593. The same conclusion obtains if we consider the population from the point of view of usefulness to the State. For example, an increase in infant mortality means a comparable decline in the number of educated people available to the State. But we know that destitution greatly increases the number of deaths under twenty years of age.(280) The State therefore cannot expect support from the poor equal to that of the same number of well-off people. It follows that the State's concern should be the quality, not the size of the population. The same observation was made even by Necker:
| No one need be anxious about the state of the population if the number of births exceeds the number of deaths. But we must always bear in mind that the composition of the population influences the prosperity and strength of the State. In a country where the majority of inhabitants scarcely enjoy what is necessary, but are perhaps drawn by the pleasure of the senses, the same number of babies are born as in a prosperous society.
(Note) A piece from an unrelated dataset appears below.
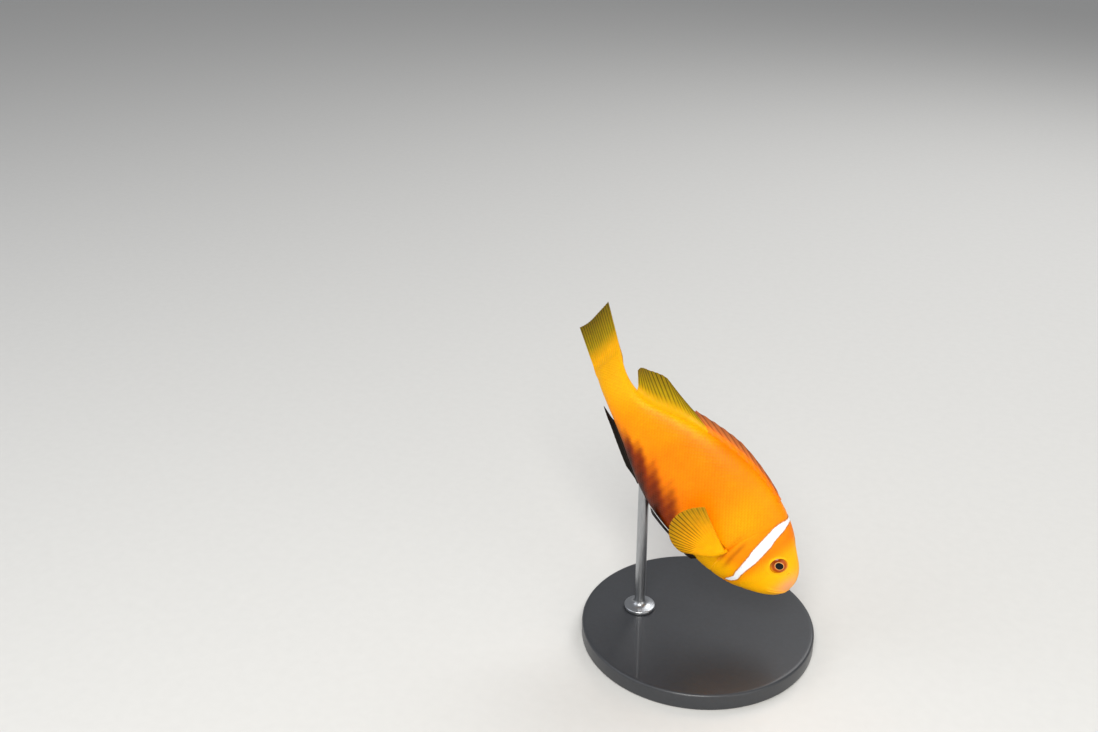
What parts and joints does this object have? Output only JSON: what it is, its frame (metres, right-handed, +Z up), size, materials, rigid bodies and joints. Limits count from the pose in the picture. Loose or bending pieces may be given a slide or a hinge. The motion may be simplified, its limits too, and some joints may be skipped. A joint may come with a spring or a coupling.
{
  "type": "maldive anemonefish model",
  "caption": "Life-size still model of an orange anemonefish with a white head bar and black belly fins, swimming head down on a round base with a rod.",
  "frame": {"origin": "middle of the base's underside, on the surface the stand stands on", "axes": "+Z up, +X the side the head points to (the fish swims down toward +X), -Y the fish's right side, toward which the view looks, +Y the side its tail turns to"},
  "size_m": [0.0777, 0.066, 0.09],
  "materials": {
    "skin": "satin scaled skin, deep orange with golden yellow throat, one white bar behind the eye and a dusky belly",
    "eye": "glossy cornea over an orange-brown iris with a black pupil and a thin pale gold ring",
    "fin_salmon": "satin fin, salmon with fine dark slanting lines",
    "fin_olive": "satin fin, yellow at its base to olive with dark lines between the rays",
    "fin_yellow": "satin fin, yellow with dark lines between the rays",
    "fin_black": "satin black fin",
    "stand_base": "satin charcoal paint on a steel disc",
    "stand_rod": "brushed"
  },
  "bodies": {
    "root": {"head": "skin", "lower_jaw": "skin", "gill_cover_right": "skin", "gill_cover_left": "skin", "trunk": "skin", "tail_stalk": "skin", "eye_right": "eye", "eye_left": "eye", "dorsal_fin_spiny": "fin_salmon", "dorsal_fin_soft": "fin_olive", "tail_fin": "fin_olive", "anal_fin": "fin_black", "pelvic_fin_right": "fin_black", "pelvic_fin_left": "fin_black", "pectoral_fin_right": "fin_yellow", "pectoral_fin_left": "fin_yellow", "stand_base": "stand_base", "stand_rod": "stand_rod"}
  },
  "joints": []
}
People make an effort to rear them, but because poverty prevents adequate nutrition and health care, most of the children die before their fourth birthday. In a country of this kind the number of babies will be constantly disproportionate to the number of adults or mature individuals. Hence a million individuals would not have the same strength or capacity for work as the same number in a kingdom where the people were less poor. |
In France, figures showed that those over twenty years of age were nine-twentieths of births; in England, according to an English writer, only seven-twentieths lived beyond twenty years of age. Thus, out of ten million births in France there were a million people above twenty years old - more than in England. Certainly, neither humanity nor society can have the same appreciation for babies who die without any chance of development (they are, after all, only a burden to society) as they have for children who grow up to acquire virtue (much more important than mere growth) and enjoy its rewards.
It is clear therefore that a State's prosperity does not increase simply in proportion to the population but depends rather upon quantity and quality in a population proportioned to the means of subsistence and education, and endowed with moral and eudaimonological good.
Notes
(280) The statistics for the population movement of Paris from 1817 to 1821, compiled for the Academy of Sciences by Villot, head of the office of statistics for the department of Seine, show that destitution is the most influential cause in mortality, which is consistently larger in poor rather than wealthy environments, despite the fact that the number of marriages and births is smaller in the former. Consequently, although the difficulty of maintaining children restrains marriage to some degree, it is not sufficient to reduce marriages and lower infant mortality. Remedying this great evil becomes far more difficult as people become accustomed to suffering and lose the energy of will to avoid it.